In this study, I learned the application of various machine learning models for two distinct tasks: regression using the California Housing dataset and classification using the Titanic dataset. With experimentation and analysis, my goals are able to identify the most suitable models for each task and evaluate their performance.

For the regression task, I implemented three models: Random Forest Regression as the main model and Linear Regression and Support Vector Regression as baseline models. After tuning their hyperparameters and evaluating their performance using Mean Squared Error (MSE), I found that Random Forest Regression achieved the lowest MSE, outperforming both baseline models. This superiority can be attributed to its capability to handle non-linear relationships and outliers effectively.

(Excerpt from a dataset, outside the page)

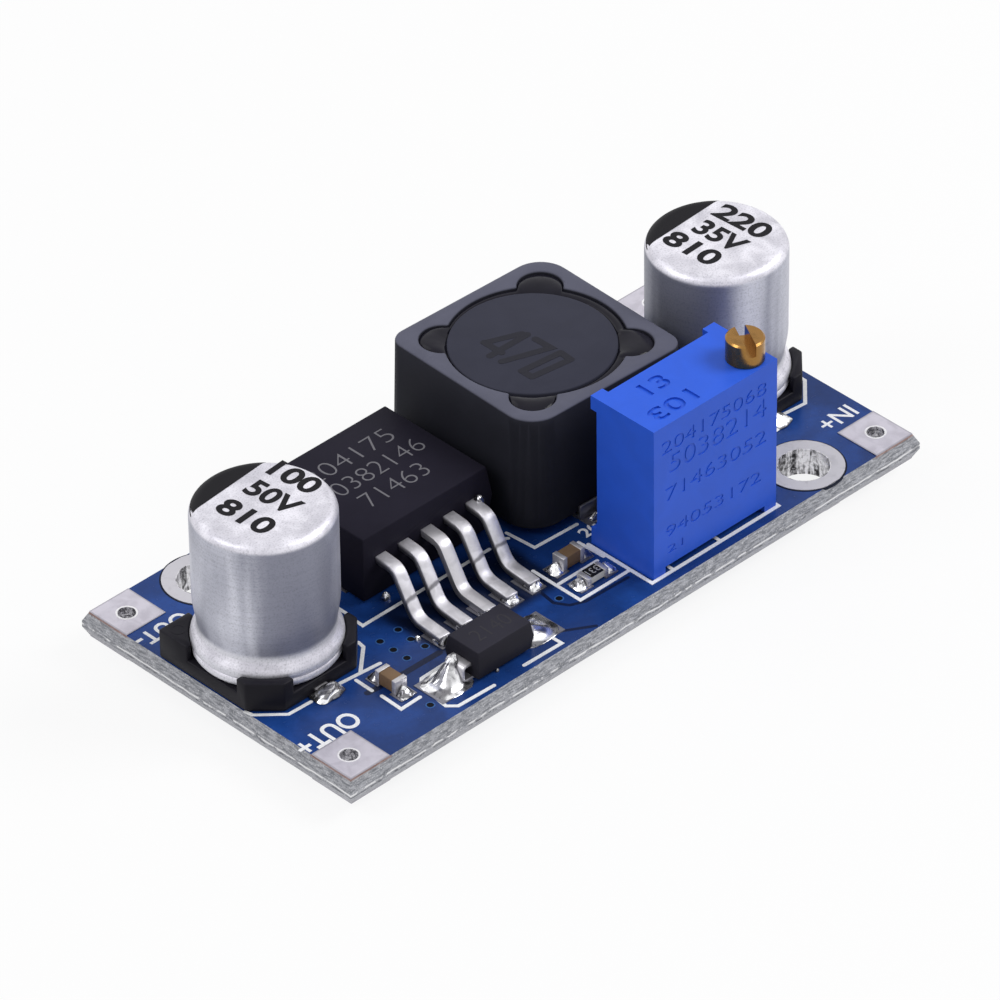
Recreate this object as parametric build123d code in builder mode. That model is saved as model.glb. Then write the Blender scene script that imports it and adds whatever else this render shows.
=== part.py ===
from build123d import *
from math import atan2, cos, degrees, radians, sin
import os

# Boost converter module on a small rectangular circuit board.
# +X runs from the output end to the input end, +Y from the near long edge to the far one, +Z up.
# The origin is the centre of the board's underside. All sizes are millimetres.

# Circuit board, snapped out of a panel along V-shaped score lines
BOARD_W = 21.2
BOARD_T = 1.6
SCORE_DEPTH = 0.6
SCORE_IN = 0.3
COPPER_T = 0.05

# Wire terminals, one in each corner of the board
PAD_X = 2.88
PAD_Y = 3.02
WIRE_HOLE_R = 0.55
WIRE_HOLE_FROM_END = 1.65
WIRE_HOLE_FROM_EDGE = 1.85
PAD_RING_GAP = 1.17

# Two mounting holes, diagonally opposite, one of them just past the trimmer
MOUNT_Y = 8.05
MOUNT_GAP = 1.42
MOUNT_HOLE_R = 1.5
MOUNT_RING_R = 2.3

# Surface-mount electrolytic capacitors: can, square plastic base, flat terminals
OUTPUT_CAP_GAP = 2.4
OUTPUT_CAP_Y = 0.5
INPUT_CAP_GAP = 1.1
INPUT_CAP_Y = 0.4
CAN_R = 4.03
CAN_TOP = 10.4
CAN_ROUND = 0.6
CAN_ROUND_MID = 0.18
CAN_SEAT = 1.4
BEAD_R = 4.2
BEAD_H = 0.8
BEAD_CURL = 0.3
NECK_R = 3.8
NECK_RISE = 1.25
SHOULDER_RISE = 1.65
CAP_BASE_S = 8.3
CAP_BASE_H = 1.85
CAP_BASE_LOW = 0.85
CAP_BASE_CHAMFER = 1.5
CAP_BASE_CORNER = 2.2
CAP_BASE_SEAT_R = 3.5
BEAD_CLEARANCE = 0.05
CAP_LEAD_W = 0.9
CAP_LEAD_T = 0.3
CAP_LEAD_OUT = 0.5
CAP_POST_W = 0.6
CAP_POST_Y = 1.55

# Shielded power inductor: square ferrite shield around a wound drum core
INDUCTOR_GAP = 0.75
INDUCTOR_Y = 3.25
INDUCTOR_YAW = -1.8
SHIELD_WALL = 0.9
SHIELD_TOP = 7.8
SHIELD_CORNER_R = 2.0
SHIELD_TIGHT_CORNER_R = 1.2
SHIELD_STANDOFF = 0.25
SHIELD_DRAFT = 1.5
SHIELD_GAP = 0.37
LOBE_R = 1.3
LOBE_OUT = 0.1
CORE_OFFSET_X = -0.3
CORE_TOP_R = 4.73
CORE_FLANGE_STEP = 0.02
CORE_POST_R = 2.4
CORE_TOP_T = 1.3
CORE_FLANGE_T = 1.2
CORE_BELOW_SHIELD = 0.05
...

On the other hand, for the classification task, I initially employed Logistic Regression and Support Vector Machine (SVM) classifiers as baseline models. However, following a suggestion, I replaced Logistic Regression with Gradient Boosting Classifier as the main model. Upon evaluating their accuracy, Gradient Boosting Classifier demonstrated promising performance with an accuracy of 0.8, comparable to SVM Classifier (0.8077) and Logistic Regression (0.7923).

In conclusion, the results suggest that Random Forest Regression is the most suitable model for the regression task, while Gradient Boosting Classifier shows promise for the classification task. These findings provide valuable insights into selecting appropriate machine learning models for predictive tasks and highlight the importance of thorough experimentation and analysis to determine optimal model performance. Further exploration and refinement of these models could lead to improved predictive capabilities and better decision-making in real-world scenarios.